40 pediatric patients with inherited metabolic diseases undergoing a cord blood transplant will be treated in the multi-site Phase III clinical study. The primary goal of the study is to determine if ALD-101 can accelerate the restoration of circulating platelets. A 24-patient Phase I/II study of ALD-101 was previously conducted and a statistically significant reduction in the time to platelet engraftment was observed in patients receiving ALD-101 as part of a cord blood transplant compared to patients who had received a cord blood transplant without ALD-101 in an earlier independent clinical trial.
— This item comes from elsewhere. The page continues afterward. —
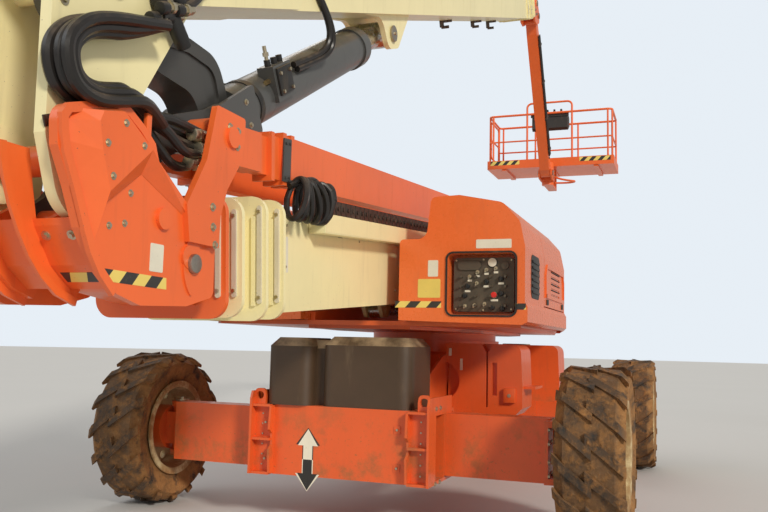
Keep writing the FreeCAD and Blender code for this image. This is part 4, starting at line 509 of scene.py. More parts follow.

There are several stories here, but let’s first give a hat tip to Don Margolis for blogging this article about little Lydia Olmsted, born with an ocular defect, septo-optic dysplasia. You may recall reading about another little girl here, Rylea, born with another ocular defect, optic nerve hypoplasia.
So, what are the stories here?
First, hope where there was none. Lydia can see better after having traveled to China to receive therapies derived from umbilical cord cells. Just like Rylea.
These therapies are not FDA approved. American stem cell scientists as well as other medical professionals warn patients to be cautious because these treatments have not been submitted to the protocols required in FDA clinical trials.
But both these families are well-informed about the novelty of the treatments they have submitted their daughters to. Both the girls can see things they could not before. American physicians time and time again offered them no hope. What would you do? And what do future families stand to gain because these families were willing to not only take the risk, but in addition, pay for it, too?
How many opportunities, therapies, and cures have we lost (to foreign researchers?) . . . not because of caution, but because of a pathological obsession with the use of embryonic stem cells? Where would be now if all those minds, all that talent, and truly — all that money had gone to adult stem cell research?
True science is creative. Imaginative and resourceful minds show us that ethical boundaries don’t inhibit productive research. Scientists on a quest to study cystic fibrosis found that genetic mutations in mice could not replicate the disease as it is expressed in humans, so they turned to pigs. Yet, even the genetically altered pigs were not able to inherit full blown cystic fibrosis. That didn’t stop them either. Thinking outside the petri dish offered a solution. Relying on natural reproduction – good old -fashioned breeding, the Iowa researchers are expecting their first batch of baby pigs with cystic fibrosis any time now. These little piggies with cystic fibrosis will pretty closely model their human counterparts.
The moral of the story? Even on the quest to save lives, real science need not destroy embryonic humans.